▶ Data block
········

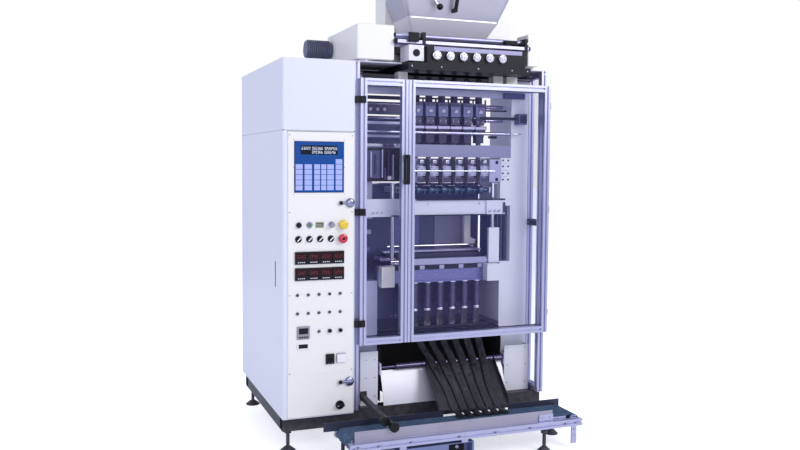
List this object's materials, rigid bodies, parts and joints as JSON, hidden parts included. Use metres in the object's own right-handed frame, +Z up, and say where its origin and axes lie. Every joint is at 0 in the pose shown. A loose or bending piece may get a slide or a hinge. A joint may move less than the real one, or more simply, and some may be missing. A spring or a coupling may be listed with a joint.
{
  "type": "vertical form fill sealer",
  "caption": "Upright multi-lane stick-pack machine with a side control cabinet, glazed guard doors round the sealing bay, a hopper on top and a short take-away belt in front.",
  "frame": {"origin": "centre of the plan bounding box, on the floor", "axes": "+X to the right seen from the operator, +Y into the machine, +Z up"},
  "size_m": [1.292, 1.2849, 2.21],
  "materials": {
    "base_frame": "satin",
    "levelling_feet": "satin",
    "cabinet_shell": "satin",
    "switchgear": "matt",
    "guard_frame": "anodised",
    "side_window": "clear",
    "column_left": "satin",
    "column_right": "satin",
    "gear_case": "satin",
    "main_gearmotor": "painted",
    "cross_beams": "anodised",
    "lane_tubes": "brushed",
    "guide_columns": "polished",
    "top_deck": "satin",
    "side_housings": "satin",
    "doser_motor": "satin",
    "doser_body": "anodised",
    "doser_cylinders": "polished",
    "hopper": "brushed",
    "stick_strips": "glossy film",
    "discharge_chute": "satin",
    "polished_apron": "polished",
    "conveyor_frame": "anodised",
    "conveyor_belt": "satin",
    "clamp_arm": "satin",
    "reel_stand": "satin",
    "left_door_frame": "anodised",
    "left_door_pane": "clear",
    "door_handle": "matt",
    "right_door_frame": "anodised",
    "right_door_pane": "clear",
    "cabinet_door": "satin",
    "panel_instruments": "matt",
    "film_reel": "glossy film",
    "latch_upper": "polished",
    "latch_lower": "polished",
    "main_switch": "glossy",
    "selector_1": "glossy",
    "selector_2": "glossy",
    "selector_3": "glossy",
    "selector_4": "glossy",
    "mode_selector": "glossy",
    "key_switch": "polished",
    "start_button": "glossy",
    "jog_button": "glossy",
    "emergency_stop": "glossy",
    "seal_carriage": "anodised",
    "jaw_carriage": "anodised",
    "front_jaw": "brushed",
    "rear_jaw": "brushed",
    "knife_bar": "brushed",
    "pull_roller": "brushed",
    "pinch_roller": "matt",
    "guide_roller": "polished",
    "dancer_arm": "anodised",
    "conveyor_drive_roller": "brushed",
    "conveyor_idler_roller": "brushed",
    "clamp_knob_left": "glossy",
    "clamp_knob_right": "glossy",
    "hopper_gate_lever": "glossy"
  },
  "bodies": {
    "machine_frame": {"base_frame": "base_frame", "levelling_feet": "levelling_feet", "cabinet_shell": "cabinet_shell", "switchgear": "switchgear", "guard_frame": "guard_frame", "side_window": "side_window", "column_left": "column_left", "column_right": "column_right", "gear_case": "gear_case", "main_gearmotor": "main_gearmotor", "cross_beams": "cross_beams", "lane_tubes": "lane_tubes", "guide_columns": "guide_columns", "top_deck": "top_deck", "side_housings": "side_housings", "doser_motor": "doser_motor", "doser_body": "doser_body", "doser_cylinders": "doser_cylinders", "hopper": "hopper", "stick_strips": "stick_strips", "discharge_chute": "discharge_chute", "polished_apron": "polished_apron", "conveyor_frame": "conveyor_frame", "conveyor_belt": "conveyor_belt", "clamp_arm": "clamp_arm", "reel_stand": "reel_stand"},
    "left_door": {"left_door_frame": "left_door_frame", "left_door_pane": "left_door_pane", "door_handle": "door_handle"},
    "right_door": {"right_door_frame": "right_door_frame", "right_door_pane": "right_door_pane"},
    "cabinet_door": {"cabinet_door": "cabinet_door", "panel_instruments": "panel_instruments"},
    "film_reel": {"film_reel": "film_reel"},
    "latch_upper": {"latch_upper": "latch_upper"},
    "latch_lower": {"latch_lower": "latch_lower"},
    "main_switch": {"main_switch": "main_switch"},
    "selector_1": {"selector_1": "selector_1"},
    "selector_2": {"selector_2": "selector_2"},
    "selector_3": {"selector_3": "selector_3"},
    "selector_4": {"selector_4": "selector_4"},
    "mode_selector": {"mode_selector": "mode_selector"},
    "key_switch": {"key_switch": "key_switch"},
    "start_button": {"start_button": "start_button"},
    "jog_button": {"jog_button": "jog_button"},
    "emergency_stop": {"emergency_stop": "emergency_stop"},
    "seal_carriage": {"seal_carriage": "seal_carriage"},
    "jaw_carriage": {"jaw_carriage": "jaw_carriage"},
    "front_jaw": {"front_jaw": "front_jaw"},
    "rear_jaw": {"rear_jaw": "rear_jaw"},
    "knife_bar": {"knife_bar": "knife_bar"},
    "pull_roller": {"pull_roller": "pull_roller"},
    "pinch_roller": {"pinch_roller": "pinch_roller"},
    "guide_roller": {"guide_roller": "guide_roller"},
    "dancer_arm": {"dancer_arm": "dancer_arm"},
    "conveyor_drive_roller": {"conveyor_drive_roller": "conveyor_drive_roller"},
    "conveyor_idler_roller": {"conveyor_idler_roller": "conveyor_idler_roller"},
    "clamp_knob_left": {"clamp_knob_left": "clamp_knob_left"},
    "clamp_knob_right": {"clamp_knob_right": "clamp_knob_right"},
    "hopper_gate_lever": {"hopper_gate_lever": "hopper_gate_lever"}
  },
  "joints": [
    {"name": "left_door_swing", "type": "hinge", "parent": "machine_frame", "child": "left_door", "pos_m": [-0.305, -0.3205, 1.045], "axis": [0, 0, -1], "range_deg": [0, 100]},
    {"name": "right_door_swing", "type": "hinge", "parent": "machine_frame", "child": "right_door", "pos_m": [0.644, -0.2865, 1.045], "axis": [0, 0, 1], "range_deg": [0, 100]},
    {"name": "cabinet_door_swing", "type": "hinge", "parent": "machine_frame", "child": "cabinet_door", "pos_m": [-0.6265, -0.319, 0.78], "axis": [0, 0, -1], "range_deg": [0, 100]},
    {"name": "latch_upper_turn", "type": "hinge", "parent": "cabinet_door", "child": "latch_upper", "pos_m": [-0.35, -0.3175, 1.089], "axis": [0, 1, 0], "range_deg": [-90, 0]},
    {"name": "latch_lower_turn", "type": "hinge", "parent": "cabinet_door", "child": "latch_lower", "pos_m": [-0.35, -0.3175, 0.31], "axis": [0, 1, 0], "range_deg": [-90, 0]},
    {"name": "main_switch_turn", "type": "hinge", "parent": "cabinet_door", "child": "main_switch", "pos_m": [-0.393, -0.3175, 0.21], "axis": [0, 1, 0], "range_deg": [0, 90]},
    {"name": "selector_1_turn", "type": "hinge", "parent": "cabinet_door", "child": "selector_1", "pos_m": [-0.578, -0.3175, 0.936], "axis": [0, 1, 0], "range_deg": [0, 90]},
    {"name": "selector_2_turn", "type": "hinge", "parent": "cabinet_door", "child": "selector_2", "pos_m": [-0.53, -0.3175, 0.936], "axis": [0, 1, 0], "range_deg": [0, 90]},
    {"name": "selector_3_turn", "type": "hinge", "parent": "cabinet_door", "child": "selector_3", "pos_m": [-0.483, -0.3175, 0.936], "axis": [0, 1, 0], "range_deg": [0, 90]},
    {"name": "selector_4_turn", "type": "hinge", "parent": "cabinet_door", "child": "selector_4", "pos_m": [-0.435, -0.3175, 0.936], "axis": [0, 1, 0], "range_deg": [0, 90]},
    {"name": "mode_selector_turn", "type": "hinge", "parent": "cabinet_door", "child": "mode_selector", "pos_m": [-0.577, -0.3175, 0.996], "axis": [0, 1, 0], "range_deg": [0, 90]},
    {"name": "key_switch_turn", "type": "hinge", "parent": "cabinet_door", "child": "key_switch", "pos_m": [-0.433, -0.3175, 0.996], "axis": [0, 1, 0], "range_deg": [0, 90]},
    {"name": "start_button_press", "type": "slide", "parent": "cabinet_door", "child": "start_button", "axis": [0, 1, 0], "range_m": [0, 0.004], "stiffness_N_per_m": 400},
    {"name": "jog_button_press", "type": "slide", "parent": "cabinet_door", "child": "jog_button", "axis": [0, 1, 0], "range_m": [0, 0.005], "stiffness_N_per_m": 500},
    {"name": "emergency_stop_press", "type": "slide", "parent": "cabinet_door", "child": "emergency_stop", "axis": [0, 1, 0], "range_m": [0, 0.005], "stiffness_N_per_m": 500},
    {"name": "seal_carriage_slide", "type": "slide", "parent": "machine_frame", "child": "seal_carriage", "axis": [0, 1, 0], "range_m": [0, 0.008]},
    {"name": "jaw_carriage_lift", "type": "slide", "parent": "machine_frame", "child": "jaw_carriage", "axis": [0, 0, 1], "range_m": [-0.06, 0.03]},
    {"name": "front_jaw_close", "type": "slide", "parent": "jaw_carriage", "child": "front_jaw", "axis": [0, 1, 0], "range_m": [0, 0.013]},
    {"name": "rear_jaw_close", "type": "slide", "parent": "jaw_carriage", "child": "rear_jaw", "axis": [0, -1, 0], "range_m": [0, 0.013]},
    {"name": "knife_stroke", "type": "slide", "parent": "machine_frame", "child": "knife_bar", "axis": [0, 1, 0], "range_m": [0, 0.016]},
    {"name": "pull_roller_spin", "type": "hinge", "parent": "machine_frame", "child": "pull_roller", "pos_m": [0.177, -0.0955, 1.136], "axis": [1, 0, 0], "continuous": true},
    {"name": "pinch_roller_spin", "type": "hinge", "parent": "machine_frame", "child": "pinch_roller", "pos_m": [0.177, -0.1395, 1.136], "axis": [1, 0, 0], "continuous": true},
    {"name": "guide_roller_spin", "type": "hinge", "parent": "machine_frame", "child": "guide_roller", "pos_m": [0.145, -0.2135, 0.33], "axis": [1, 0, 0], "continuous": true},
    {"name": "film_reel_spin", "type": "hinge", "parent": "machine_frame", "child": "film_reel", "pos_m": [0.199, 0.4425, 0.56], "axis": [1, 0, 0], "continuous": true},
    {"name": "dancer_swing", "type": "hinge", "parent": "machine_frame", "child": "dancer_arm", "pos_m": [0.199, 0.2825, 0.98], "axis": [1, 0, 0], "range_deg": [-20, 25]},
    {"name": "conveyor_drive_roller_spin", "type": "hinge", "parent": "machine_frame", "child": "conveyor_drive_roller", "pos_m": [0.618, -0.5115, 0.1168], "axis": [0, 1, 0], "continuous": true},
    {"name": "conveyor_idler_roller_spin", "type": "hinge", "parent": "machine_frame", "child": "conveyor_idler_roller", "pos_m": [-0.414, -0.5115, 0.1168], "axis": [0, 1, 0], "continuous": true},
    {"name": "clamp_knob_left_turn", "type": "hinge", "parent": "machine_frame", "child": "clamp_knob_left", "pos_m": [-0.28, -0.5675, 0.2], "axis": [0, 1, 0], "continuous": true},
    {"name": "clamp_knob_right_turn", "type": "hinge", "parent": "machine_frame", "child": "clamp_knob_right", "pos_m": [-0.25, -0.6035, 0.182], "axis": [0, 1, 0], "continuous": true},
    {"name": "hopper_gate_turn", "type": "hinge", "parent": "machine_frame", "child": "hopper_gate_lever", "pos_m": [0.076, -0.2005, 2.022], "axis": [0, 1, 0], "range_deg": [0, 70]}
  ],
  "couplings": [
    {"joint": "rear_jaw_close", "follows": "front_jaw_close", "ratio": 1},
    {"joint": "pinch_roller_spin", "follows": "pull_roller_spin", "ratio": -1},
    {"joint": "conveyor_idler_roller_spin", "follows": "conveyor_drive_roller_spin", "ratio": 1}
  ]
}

········

▶ What is being asked
Return, from the data, each line that has the word "materials" in it.

▶ Answer for the task
List this object's materials, rigid bodies, parts and joints as JSON, hidden parts included. Use metres in the object's own right-handed frame, +Z up, and say where its origin and axes lie. Every joint is at 0 in the pose shown. A loose or bending piece may get a slide or a hinge. A joint may move less than the real one, or more simply, and some may be missing. A spring or a coupling may be listed with a joint.
  "materials": {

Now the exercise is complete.